Минул день, другой… Но все меньше и меньше самолетов виделось в небе, все глуше и глуше доносился до меня грохот артиллерии, а на пятые сутки раздавались лишь одиночные разрывы снарядов. Мне стало ясно, что нашим не удалось прорвать оборону противника на Ельнинском направлении.

Значит, надо выбираться из своего укрытия и попытаться перейти линию фронта.

За пять суток, проведенных в яме, я изрядно ослаб от голода, да и рана на лбу, хотя и затянулась (я прикладывал к ней листья подорожника), давала о себе знать. На мое счастье или несчастье, по ночам шли холодные дожди: счастье - потому что я слизывал с листьев дождевую воду и тем самым кое-как спасался от жажды, а несчастье заключалось в том, что, лежа на сырой земле в непросыхающей одежде, я сильно простудился и вскоре почувствовал в суставах ног острейшие ревматические боли.

На шестые сутки я выбрался из ямы и, пройдя кустарником до Угры, сразу же едва не напоролся на немецкий патруль, идущий вдоль берега реки. Впредь следовало быть осторожнее…

Дождавшись вечера, я вброд перебрался на восточный берег, досыта напившись речной воды. [62]

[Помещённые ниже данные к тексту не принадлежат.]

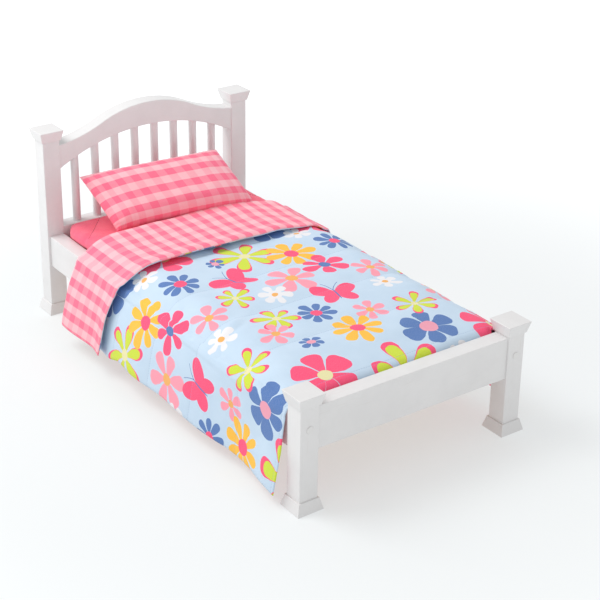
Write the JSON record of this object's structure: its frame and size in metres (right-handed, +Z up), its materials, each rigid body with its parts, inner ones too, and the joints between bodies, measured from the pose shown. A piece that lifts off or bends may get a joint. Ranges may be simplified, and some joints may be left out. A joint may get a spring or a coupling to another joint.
{
  "type": "doll bed",
  "caption": "White painted wooden doll's four poster bed with an arched spindle headboard, low footboard, slatted base, mattress with fitted sheet, pillow and patterned quilt.",
  "frame": {"origin": "on the floor under the middle of the bed", "axes": "+X across the bed to its right side as seen from the foot, +Y along it to the head end, +Z up"},
  "size_m": [0.336, 0.5534, 0.2487],
  "materials": {
    "white_paint": "satin white paint over smooth hardwood",
    "bare_pine": "planed bare pine",
    "beech_dowel": "fluted beech dowel pin",
    "zinc_steel": "zinc plated steel",
    "white_plug": "satin white cover plug",
    "mattress_ticking": "plain cotton ticking",
    "coral_sheet": "plain woven coral pink cotton",
    "gingham_pillow": "pink gingham cotton",
    "floral_duvet": "printed cotton quilt, flowers on light blue, pink gingham lining"
  },
  "bodies": {
    "frame": {"post_head_left": "white_paint", "cap_head_left": "white_paint", "foot_block_head_left": "white_paint", "post_head_right": "white_paint", "cap_head_right": "white_paint", "foot_block_head_right": "white_paint", "post_foot_left": "white_paint", "cap_foot_left": "white_paint", "foot_block_foot_left": "white_paint", "post_foot_right": "white_paint", "cap_foot_right": "white_paint", "foot_block_foot_right": "white_paint", "headboard_arch_rail": "white_paint", "headboard_lower_rail": "white_paint", "spindle_1": "white_paint", "spindle_2": "white_paint", "spindle_3": "white_paint", "spindle_4": "white_paint", "spindle_5": "white_paint", "spindle_6": "white_paint", "spindle_7": "white_paint", "spindle_8": "white_paint", "footboard_rail": "white_paint", "side_rail_left": "white_paint", "side_rail_right": "white_paint", "slat_ledger_left": "bare_pine", "slat_ledger_right": "bare_pine", "slat_1": "bare_pine", "slat_2": "bare_pine", "slat_3": "bare_pine", "slat_4": "bare_pine", "slat_5": "bare_pine", "slat_6": "bare_pine", "slat_7": "bare_pine", "cross_rail_dowels": "beech_dowel", "side_rail_dowels": "beech_dowel", "end_block_dowels": "beech_dowel", "connector_bolts": "zinc_steel", "barrel_nuts": "zinc_steel", "ledger_screws": "zinc_steel", "slat_screws": "zinc_steel", "bolt_cover_plugs": "white_plug"},
    "mattress": {"mattress": "mattress_ticking", "fitted_sheet": "coral_sheet"},
    "duvet": {"duvet": "floral_duvet"},
    "pillow": {"pillow": "gingham_pillow"}
  },
  "joints": [
    {"name": "mattress_lift", "type": "slide", "parent": "frame", "child": "mattress", "axis": [0, 0, 1], "range_m": [0, 0.12]},
    {"name": "duvet_lift", "type": "slide", "parent": "mattress", "child": "duvet", "axis": [0, 0, 1], "range_m": [0, 0.15]},
    {"name": "pillow_lift", "type": "slide", "parent": "mattress", "child": "pillow", "axis": [0, 0, 1], "range_m": [0, 0.15]}
  ]
}
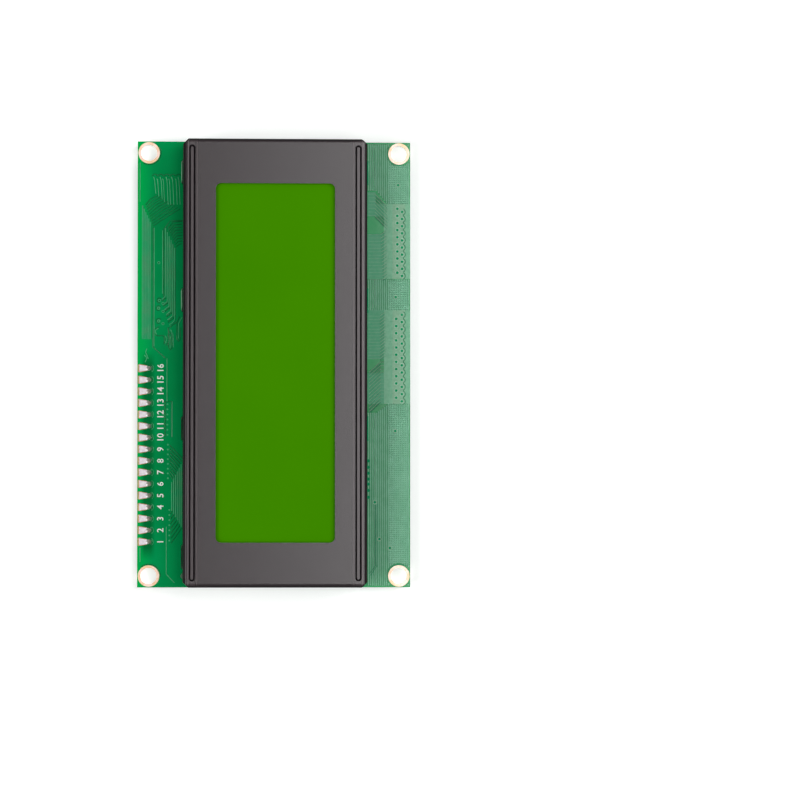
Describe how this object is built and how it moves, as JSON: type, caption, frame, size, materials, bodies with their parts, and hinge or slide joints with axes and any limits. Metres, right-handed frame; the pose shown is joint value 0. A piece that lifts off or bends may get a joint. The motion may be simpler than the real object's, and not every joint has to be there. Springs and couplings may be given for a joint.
{
  "type": "character lcd module",
  "caption": "Flat character display module: green board with edge lands, black folded metal bezel with a long window, and round epoxy-covered chips on its back.",
  "frame": {"origin": "centre of the board's outline in X and Y, at the level of the free ends of the bezel's tabs on the back, where the module rests", "axes": "+X along a line of characters, +Y towards the connector edge, +Z out of the display face"},
  "size_m": [0.098, 0.06, 0.0131],
  "materials": {
    "board": "glass-fibre board under green solder mask",
    "land": "gold-plated copper",
    "bezel_black": "black satin coated steel",
    "display_green": "yellow-green polariser film over the unlit cell",
    "cell_glass": "clear float glass",
    "seal": "cured clear adhesive",
    "white_plastic": "white moulded plastic",
    "white_film": "diffusing film",
    "led": "clear resin over light-emitting chips",
    "rubber": "layered conductive rubber",
    "epoxy": "cured black epoxy",
    "silicon": "silicon die",
    "solder": "bright solder",
    "wire": "tinned copper",
    "ceramic": "black glazed ceramic"
  },
  "bodies": {
    "root": {"backlight_lead_negative": "wire", "backlight_lead_positive": "wire", "backlight_tray": "white_plastic", "bezel": "bezel_black", "cell_end_seal": "seal", "circuit_board": "board", "component_lands": "land", "connector_lands": "land", "diffuser_film": "white_film", "driver_dies": "silicon", "epoxy_dome_1": "epoxy", "epoxy_dome_2": "epoxy", "epoxy_dome_3": "epoxy", "epoxy_dome_4": "epoxy", "epoxy_dome_5": "epoxy", "fixing_lands": "land", "front_glass": "cell_glass", "front_polariser": "display_green", "lead_solder_negative": "solder", "lead_solder_positive": "solder", "led_board": "white_plastic", "led_chips": "led", "rear_glass": "cell_glass", "rear_polariser": "display_green", "resistor_body_1": "ceramic", "resistor_body_2": "ceramic", "resistor_body_3": "ceramic", "resistor_body_4": "ceramic", "resistor_body_5": "ceramic", "resistor_body_6": "ceramic", "resistor_body_7": "ceramic", "resistor_body_8": "ceramic", "resistor_ends_1": "solder", "resistor_ends_2": "solder", "resistor_ends_3": "solder", "resistor_ends_4": "solder", "resistor_ends_5": "solder", "resistor_ends_6": "solder", "resistor_ends_7": "solder", "resistor_ends_8": "solder", "rubber_strip_lower": "rubber", "rubber_strip_upper": "rubber", "tab_lands": "land"}
  },
  "joints": []
}
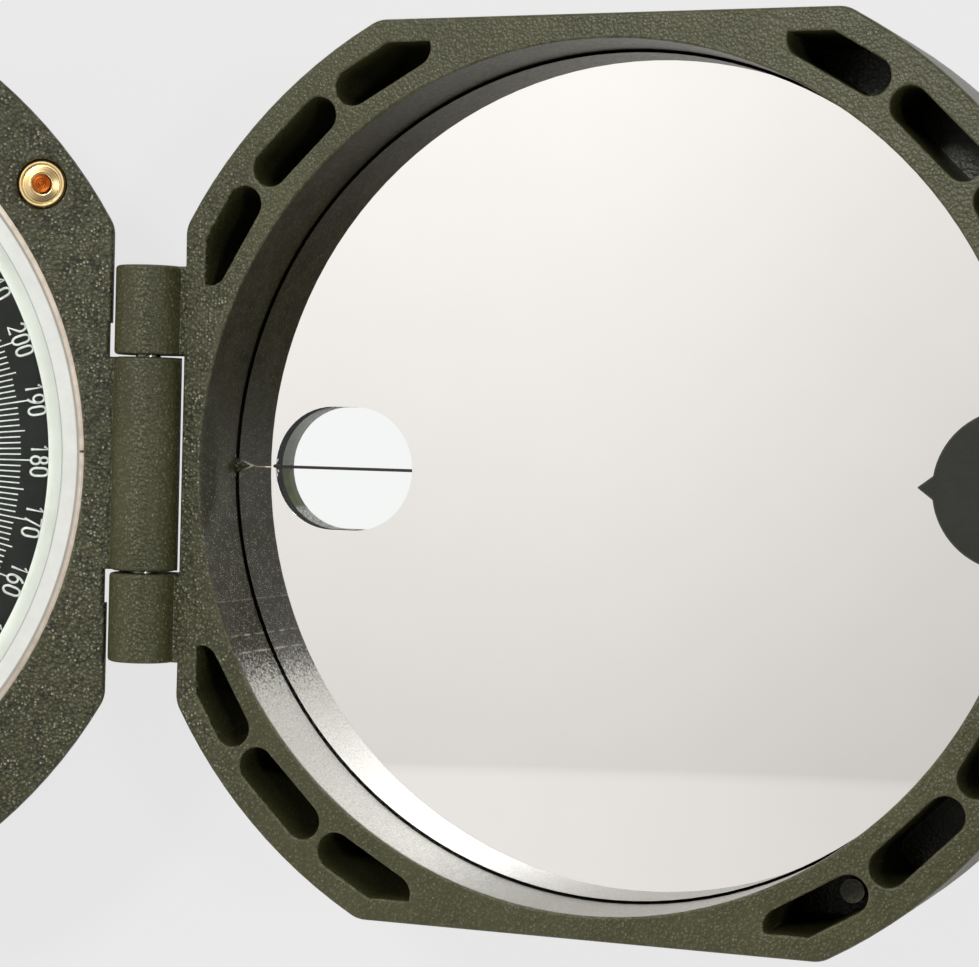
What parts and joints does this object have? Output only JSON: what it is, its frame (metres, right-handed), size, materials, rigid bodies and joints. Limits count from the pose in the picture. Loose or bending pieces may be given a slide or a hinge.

При мне были документы: кандидатская карточка, удостоверение личности и расчетная книжка. Чтобы документы в случае чего не попали в руки фашистов, я зарыл их у корней приметного дерева в излучине реки. И пошел, вернее, поковылял - ноги болели все сильнее, и каждый шаг давался мне с трудом - на восток.

Минули седьмые, восьмые, девятые сутки… Днем я прятался, наблюдая за немцами и стараясь наметить маршрут, по которому предстояло двигаться с наступлением темноты. Однако ночью я нередко сбивался с пути.

Один раз забрел в расположение какой-то небольшой немецкой части - мне был слышен храп спавших в щелястых сараях. Двое часовых меня не заметили, хотя я прошел неподалеку от них.

В другой раз я наткнулся на полевую кухню. Охранявший ее часовой, должно быть, услышал хруст валежника под моей ногой. Он пустил в мою сторону автоматную очередь, но я успел прилечь - пули просвистели над головой.

Ранним утром на моем пути возникла преграда: противотанковый ров метров шести в ширину, наполовину заполненный водой. На краю рва рос кустарник, я залег в нем и стал ждать вечера. День выдался на славу, теплый, солнечный, но мне хотелось, чтобы он скорее кончился и наступила бы спасительная для меня темнота. Перед вечером появились немецкие солдаты, они разделись и стали купаться во рву. Когда ушли, я перебрался через ров.